▸ **Problem details**
Repeat exactly the lines between and including those that contain "318 of scene.py. More parts follow." and "return turned(swell, 14, z, x)". Output no other line.

▸ **Data to use**
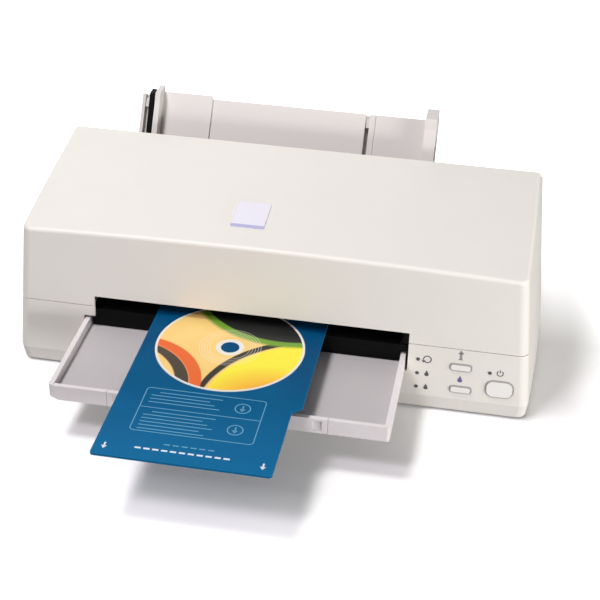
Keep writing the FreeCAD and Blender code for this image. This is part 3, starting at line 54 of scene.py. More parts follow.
# Measures that several pieces share, in metres, read from the printer's own nodes.
discProud = 0.0002      # how far the disc stands above the carrier
discLow, discHigh = corners("disc")
caseLow, caseHigh = corners("bottom_case")
printer = {
    "frontY": float(caseLow[1]), "backY": float(caseHigh[1]),
    "discCentre": tuple((discLow + discHigh) / 2.0), "discRadius": float(discHigh[0] - discLow[0]) / 2.0,
    "carrierTop": float(discHigh[2]) - discProud, "carrierFront": float(corners("disc_carrier")[0][1]),
    "trayTop": float(corners("output_tray")[1][2]),
}


# Shader groups

def newGroup(name, inputs, outputs):
    # An empty node group with named inputs, each (label, kind, value), and named outputs, each (label, kind).
    group = bpy.data.node_groups.new(name, "ShaderNodeTree")
    for label, kind, value in inputs:
        socket = group.interface.new_socket(label, in_out="INPUT", socket_type="NodeSocket" + kind)
        socket.default_value = value
    for label, kind in outputs:
        group.interface.new_socket(label, in_out="OUTPUT", socket_type="NodeSocket" + kind)
    return group, group.nodes.new("NodeGroupInput"), group.nodes.new("NodeGroupOutput")


def addNode(tree, kind, values=None, **settings):
    # One node with its settings and the values of its inputs, where a value may be a socket.
    node = tree.nodes.new("ShaderNode" + kind)
    for key, value in settings.items():
        setattr(node, key, value)
    for key, value in (values or {}).items():
        if isinstance(value, bpy.types.NodeSocket):
            tree.links.new(value, node.inputs[key])
        else:
            node.inputs[key].default_value = value
    return node


def join(tree, source, target):
    tree.links.new(source, target)


def calc(tree, operation, *values, clamp=False):
    # A math node on sockets or plain numbers.
    return addNode(tree, "Math", dict(enumerate(values)), operation=operation, use_clamp=clamp).outputs[0]


def vector(tree, operation, *values, output=0):
    # A vector math node on sockets or plain vectors.
    return addNode(tree, "VectorMath", dict(enumerate(values)), operation=operation).outputs[output]


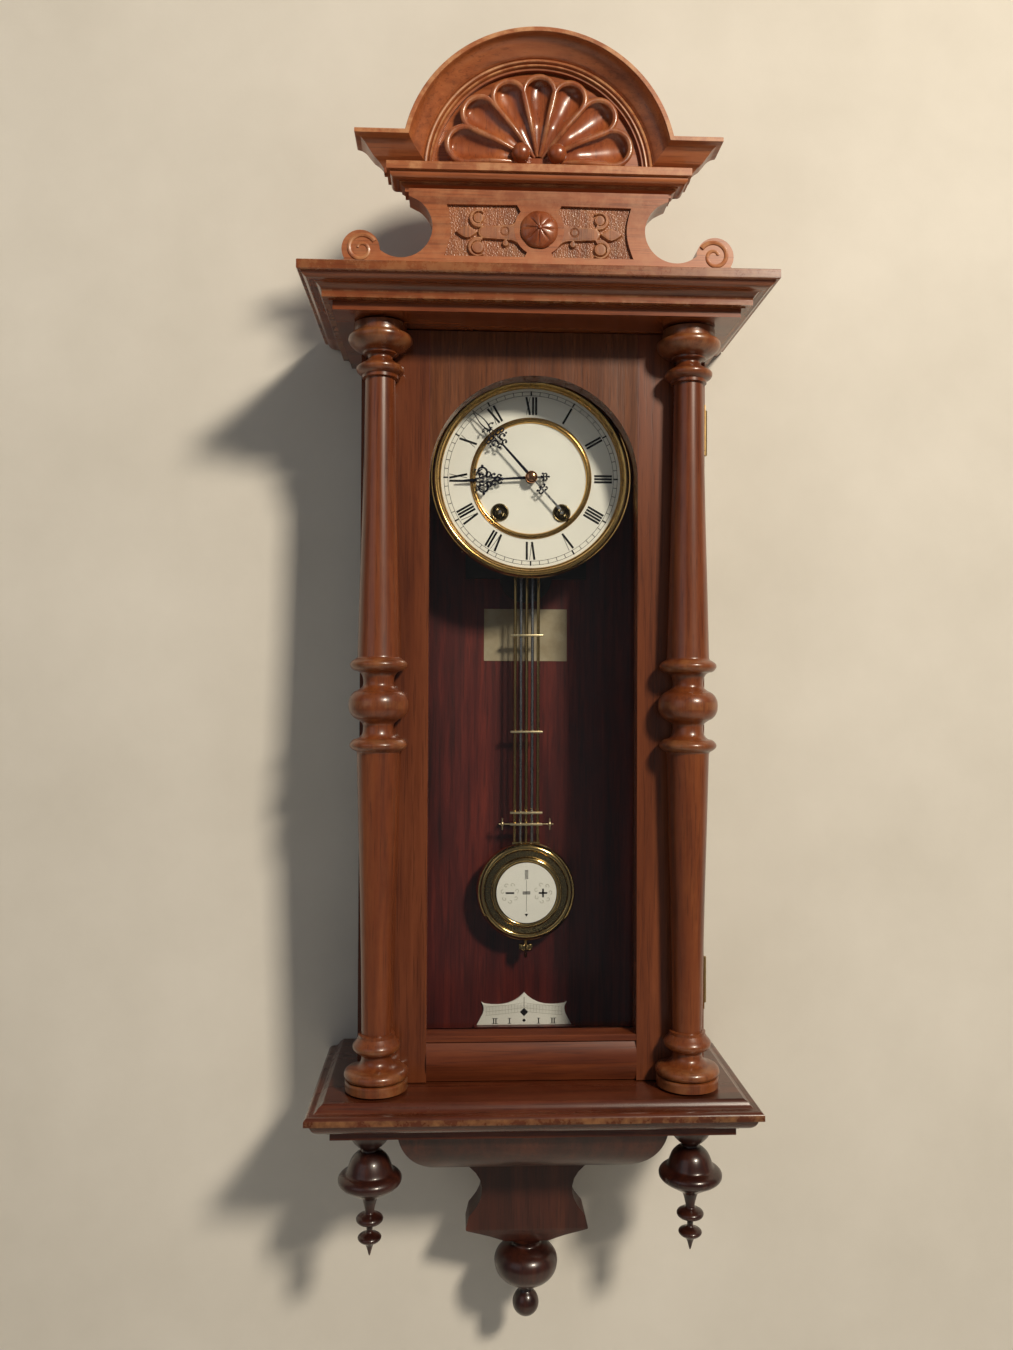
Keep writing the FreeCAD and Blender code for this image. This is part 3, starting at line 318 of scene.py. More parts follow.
def ribbon(path, wide, low, high):
    """A flat strip with softened edges along (x, z) points. wide is half its width, as a number
    or a function of 0..1."""
    count = len(path)
    verts, rows = [], []
    for i, spot in enumerate(path):
        along = (path[min(i + 1, count - 1)] - path[max(i - 1, 0)]).normalized()
        side = Vector((along.y, -along.x))
        w = wide(i / (count - 1)) if callable(wide) else wide
        rows.append(list(range(len(verts), len(verts) + 6)))
        for reach, depth in ((1, 0.5), (0.72, 1), (-0.72, 1), (-1, 0.5), (-0.72, 0), (0.72, 0)):
            verts.append((spot.x + side.x * w * reach, -(low + (high - low) * depth),
                          spot.y + side.y * w * reach))
    return verts, loft(rows)


def arc(x, z, radius, first, last, shrink=1.0, count=14):
    """Points of an arc whose radius grows or shrinks by a factor on the way; angles in degrees."""
    points = []
    for k in range(count + 1):
        t = k / count
        a, r = math.radians(first + (last - first) * t), radius * (1 + (shrink - 1) * t)
        points.append(Vector((x + r * math.cos(a), z + r * math.sin(a))))
    return points


def dot(x, z, radius, low, high):
    """A small rounded stud in front of a plane."""
    swell = [(0, -high), (radius * 0.6, -(high - 0.12)), (radius, -(low + high) / 2),
             (radius, -low)]
    return turned(swell, 14, z, x)


def turned_by(shape, degrees, z=0.0):
    """A shape turned clockwise as seen from the front, then raised."""
    a = math.radians(degrees)
    c, d = math.cos(a), math.sin(a)
    return [(v[0] * c + v[2] * d, v[1], v[2] * c - v[0] * d + z) for v in shape[0]], shape[1]


# ---------------------------------------------------------------- materials

class Nodes:
    """A short way to wire a material's nodes."""

    def __init__(self, name):
        self.material = bpy.data.materials.new(name)
        self.material.use_nodes = True
        self.tree = self.material.node_tree
        self.shader = self.tree.nodes["Principled BSDF"]

    def add(self, kind, **values):
        node = self.tree.nodes.new(kind)
        for key, setting in values.items():
            if key in node.bl_rna.properties:
                setattr(node, key, setting)
            else:
                self.put(node, key, setting)
        return node

    def put(self, node, key, setting):
        socket = node.inputs[int(key[1:])] if key[0] == "_" and key[1:].isdigit() else None
        socket = socket or node.inputs[key.replace("_", " ")]
        if isinstance(setting, bpy.types.NodeSocket):
            self.tree.links.new(setting, socket)
        else:
            socket.default_value = setting

    def set(self, **values):
        for key, setting in values.items():
            self.put(self.shader, key, setting)

    def coords(self, scale=(1, 1, 1), turn=(0, 0, 0)):
        where = self.add("ShaderNodeTexCoord")
        mapping = self.add("ShaderNodeMapping", Vector=where.outputs["Object"], Rotation=turn,
                           Scale=scale)
        return mapping.outputs[0]

    def noise(self, vector, scale, detail=4, rough=0.55, distortion=0.0):
        node = self.add("ShaderNodeTexNoise", Vector=vector, Scale=scale, Detail=detail,
                        Roughness=rough, Distortion=distortion)
        return node.outputs["Fac"]

    def ramp(self, factor, stops, blend="LINEAR"):
        node = self.add("ShaderNodeValToRGB", _0=factor)
        node.color_ramp.interpolation = blend
        elements = node.color_ramp.elements
        while len(elements) < len(stops):
            elements.new(0.5)
        for element, (place, colour) in zip(elements, stops):
            element.position = place
            if isinstance(colour, (int, float)):
                colour = (colour,) * 3
            element.color = (*colour, 1)
        return node.outputs[0]

    def mix(self, a, b, factor, blend="MIX"):
        node = self.add("ShaderNodeMix", data_type="RGBA", blend_type=blend)
        for index, setting in ((0, factor), (6, a), (7, b)):
            if isinstance(setting, bpy.types.NodeSocket):
                self.tree.links.new(setting, node.inputs[index])
            elif index == 0:
                node.inputs[0].default_value = setting
            else:
                node.inputs[index].default_value = (*setting[:3], 1)
        return node.outputs[2]

    def maths(self, operation, a, b=0.0):
        return self.add("ShaderNodeMath", operation=operation, _0=a, _1=b).outputs[0]

    def bump(self, height, strength, distance):
        node = self.add("ShaderNodeBump", Height=height, Strength=strength, Distance=distance)
        return node.outputs[0]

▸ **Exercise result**
Keep writing the FreeCAD and Blender code for this image. This is part 3, starting at line 318 of scene.py. More parts follow.
def ribbon(path, wide, low, high):
    """A flat strip with softened edges along (x, z) points. wide is half its width, as a number
    or a function of 0..1."""
    count = len(path)
    verts, rows = [], []
    for i, spot in enumerate(path):
        along = (path[min(i + 1, count - 1)] - path[max(i - 1, 0)]).normalized()
        side = Vector((along.y, -along.x))
        w = wide(i / (count - 1)) if callable(wide) else wide
        rows.append(list(range(len(verts), len(verts) + 6)))
        for reach, depth in ((1, 0.5), (0.72, 1), (-0.72, 1), (-1, 0.5), (-0.72, 0), (0.72, 0)):
            verts.append((spot.x + side.x * w * reach, -(low + (high - low) * depth),
                          spot.y + side.y * w * reach))
    return verts, loft(rows)


def arc(x, z, radius, first, last, shrink=1.0, count=14):
    """Points of an arc whose radius grows or shrinks by a factor on the way; angles in degrees."""
    points = []
    for k in range(count + 1):
        t = k / count
        a, r = math.radians(first + (last - first) * t), radius * (1 + (shrink - 1) * t)
        points.append(Vector((x + r * math.cos(a), z + r * math.sin(a))))
    return points


def dot(x, z, radius, low, high):
    """A small rounded stud in front of a plane."""
    swell = [(0, -high), (radius * 0.6, -(high - 0.12)), (radius, -(low + high) / 2),
             (radius, -low)]
    return turned(swell, 14, z, x)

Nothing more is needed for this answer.